By the 1960s, the lot of the average person in Buguias had improved markedly from prewar standards. People recall this melioration primarily in terms of diet. With the rise of market gardening, lowland rice became a staple food, while sweet potatoes were demoted to a supplementary position. Now the common farmer could also purchase dried fish, an occasional tin of meat or seafood, distilled liquor, and kerosene for cooking and lighting. Clothing and housing standards also improved; most couples replaced their thatch roofs with galvanized iron sheets, which, although unappealing to the (Western) eye, are locally regarded as far superior to thatch.

But the populace did not share equally in this new bounty. Some had inadequate lands to support their often sizable families in the new style. The poorest fifth of the population could not afford boiled rice as their mainstay; instead they subsisted on a watery rice gruel supplemented with sweet potatoes.
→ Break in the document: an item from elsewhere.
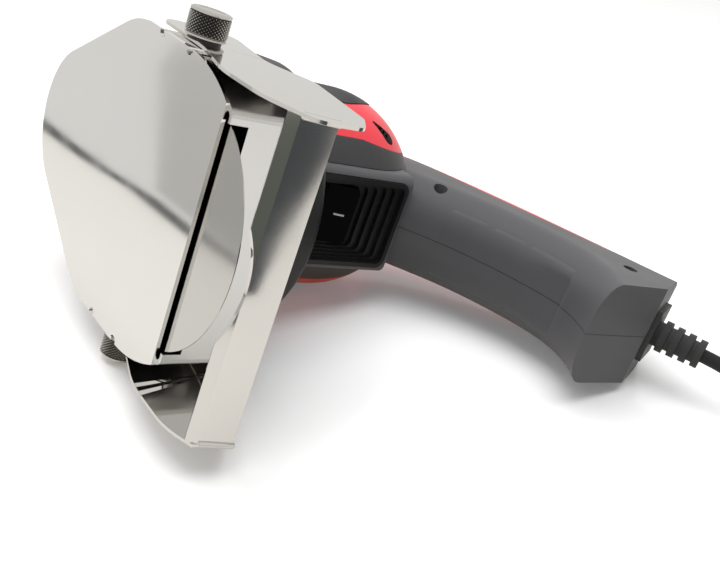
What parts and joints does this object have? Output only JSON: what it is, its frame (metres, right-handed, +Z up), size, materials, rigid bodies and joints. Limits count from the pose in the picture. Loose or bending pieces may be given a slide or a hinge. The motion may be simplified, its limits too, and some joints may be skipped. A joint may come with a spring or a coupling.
{
  "type": "electric kebab slicer",
  "caption": "Hand-held motor slicer lying on its side: round blade under a flat steel cover, sliding thickness guide with thumb screws, geared motor, rocker switch and mains lead.",
  "frame": {"origin": "on the table, under the middle of the tool's bounding box as it lies on its side", "axes": "+Z up from the table; the blade's axis points rearwards along +Y and slopes down by 14.3 degrees; +X points from the blade's axis to the side where the blade shows"},
  "size_m": [0.3692, 0.3547, 0.1464],
  "materials": {
    "sheet_steel": "polished with a fine grain",
    "blade_steel": "ground and polished",
    "nickel": "nickel plated, slightly worn",
    "plated_steel": "zinc plated",
    "gear_steel": "machined, greased",
    "dark_steel": "blackened",
    "cast_alloy": "as cast",
    "bronze": "sintered",
    "contact_brass": "bare",
    "graphite": "pressed graphite",
    "ferrite": "sintered ferrite",
    "winding": "steel core wound with enamelled wire",
    "red_shell": "gloss",
    "black_grip": "soft matt",
    "black_housing": "fine texture",
    "pad_rubber": "matt",
    "switch_black": "gloss",
    "pale_plastic": "plain moulded",
    "grey_plastic": "plain moulded",
    "board_green": "lacquered",
    "board_part": "moulded",
    "lead_sheath": "satin"
  },
  "bodies": {
    "housing": {"bearing_carrier": "cast_alloy", "blade_housing": "sheet_steel", "board_parts": "board_part", "carbon_brushes": "graphite", "carrier_bolts": "plated_steel", "circuit_board": "board_green", "clamp_screws": "plated_steel", "cord": "lead_sheath", "cord_clamp": "grey_plastic", "cord_coil": "lead_sheath", "dome_pads": "pad_rubber", "front_cover": "sheet_steel", "gear_plate": "cast_alloy", "gearbox_housing": "black_housing", "grip_lower": "black_grip", "grip_upper": "black_grip", "housing_screws": "plated_steel", "idler_pin": "gear_steel", "inner_lead": "lead_sheath", "lower_shell": "red_shell", "motor_bushes": "bronze", "motor_can": "plated_steel", "motor_end_cap": "grey_plastic", "motor_magnets": "ferrite", "motor_screws": "plated_steel", "plug": "pad_rubber", "plug_pins": "nickel", "spindle_bearings": "gear_steel", "strain_relief": "pad_rubber", "switch_body": "grey_plastic", "switch_frame": "black_housing", "switch_tabs": "contact_brass", "terminal_block": "pale_plastic", "upper_shell": "red_shell", "vent_inserts": "switch_black"},
    "cutter": {"blade": "blade_steel", "blade_screw": "plated_steel", "blade_flange": "gear_steel", "spindle": "gear_steel", "spindle_gear": "gear_steel"},
    "idler": {"idler_gear": "gear_steel"},
    "rotor": {"motor_rotor": "winding", "motor_pinion": "gear_steel", "motor_fan": "grey_plastic"},
    "guide": {"depth_guide": "sheet_steel", "thumb_washers": "dark_steel", "clamp_nuts": "plated_steel"},
    "thumb_screw_top": {"thumb_screw_top": "nickel"},
    "thumb_screw_bottom": {"thumb_screw_bottom": "nickel"},
    "rocker": {"rocker": "switch_black"}
  },
  "joints": [
    {"name": "cutter_spin", "type": "hinge", "parent": "housing", "child": "cutter", "pos_m": [0.01093, -0.09953, 0.07545], "axis": [0, 0.969, -0.2472], "continuous": true},
    {"name": "idler_spin", "type": "hinge", "parent": "housing", "child": "idler", "pos_m": [-0.02307, -0.06743, 0.06693], "axis": [0, 0.969, -0.2472], "continuous": true},
    {"name": "rotor_spin", "type": "hinge", "parent": "housing", "child": "rotor", "pos_m": [-0.04907, -0.0675, 0.0667], "axis": [0, 0.969, -0.2472], "continuous": true},
    {"name": "guide_slide", "type": "slide", "parent": "housing", "child": "guide", "axis": [0, 0.969, -0.2472], "range_m": [0, 0.008]},
    {"name": "top_screw_turn", "type": "hinge", "parent": "guide", "child": "thumb_screw_top", "pos_m": [-0.01366, -0.07626, 0.13347], "axis": [-0.0094, 0.2472, 0.9689], "range_deg": [0, 720]},
    {"name": "bottom_screw_turn", "type": "hinge", "parent": "guide", "child": "thumb_screw_bottom", "pos_m": [-0.01249, -0.10701, 0.01294], "axis": [0.0094, -0.2472, -0.9689], "range_deg": [0, 720]},
    {"name": "rocker_tip", "type": "hinge", "parent": "housing", "child": "rocker", "pos_m": [-0.01607, -0.01316, 0.05316], "axis": [-0.0094, 0.2472, 0.9689], "range_deg": [0, 16]}
  ],
  "couplings": [
    {"joint": "idler_spin", "follows": "cutter_spin", "ratio": -0.7},
    {"joint": "rotor_spin", "follows": "cutter_spin", "ratio": 2.3333}
  ]
}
But as before, the poor received community subsidies; they ate high-quality food at communal feasts, they could gather fruit on the waysides, and now they could glean the remains of harvested vegetable fields.

Many of the wealthier couples continued to live in much the same style as their poorer contemporaries. As before the war, they devoted the bulk of their riches to religious ceremonies. But the very rich—those who traded vegetables on a large scale—rose to a new level of consumption. Several couples built large, modern houses in both Buguias and Trinidad, filling them with a variety of consumer goods.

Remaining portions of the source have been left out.